= Karl Reinhold =

German physician and albanologist

Karl Reinhold (1834–1880) was a German medical doctor and Albanologist from Kingdom of Hannover. He was born in Göttingen, and worked as the physician-in-chief in the Greek Navy, after Prince Otto of Bavaria became King of the newly constituted Kingdom of Greece. There, he came into contact with the Arvanite sailors, especially from the islands of Poros (Arv. Porjea), Hydra (Arv. Nidhra) and Spetsai (Arv. Petsa). He collected a large corpus of folklore material (tales, folksongs, riddles, translations of the Bible and One Thousand and One Nights from his informant Vasilis Sakellaris (Βασίλης Σακελλάρης), an Arvanite Orthodox priest from Poros. In 1855 he published a small volume of the materials he collected, under the name Noctes Pelasgicae vel Symbolae ad cognoscendos Dialectos Graeciae Pelasgicae collatae cura Dr. Caroli Henrici Theodori Reinhold.

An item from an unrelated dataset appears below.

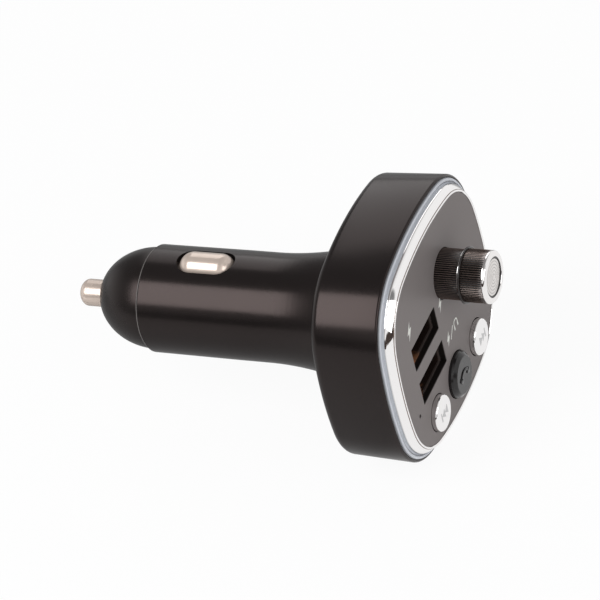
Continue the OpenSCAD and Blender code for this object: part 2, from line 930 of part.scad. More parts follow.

After Reinhold's death, some of his notes fell in the hands of Gustav Meyer, who published them in his Albanesische Studien (1883–1896). His transcriptions and grammatical notes (463 pages) were published in Tirana, Albania (2005). Thanks to Reinhold's efforts, the Hydra/Poros dialect is one of the best-documented dialects of Arvanitika, an endangered language facing extinction.

==Works==
- Reinhold, Caroli H. Th. (1855): Noctes Pelasgicae vel Symbolae ad cognoscendas dialectos Graeciae Pelasgicas collatae / Cura Dr. Caroli Heinrici Theodori Reinhold ...
- Reinhold, Caroli H. Th. (1865): Ιπποκράτης, 460-377 π.Χ. Ιπποκράτης/Κομιδή.Αθήνησι: Τέλεσί τε και τύποις Κ. Αντωνιάδου.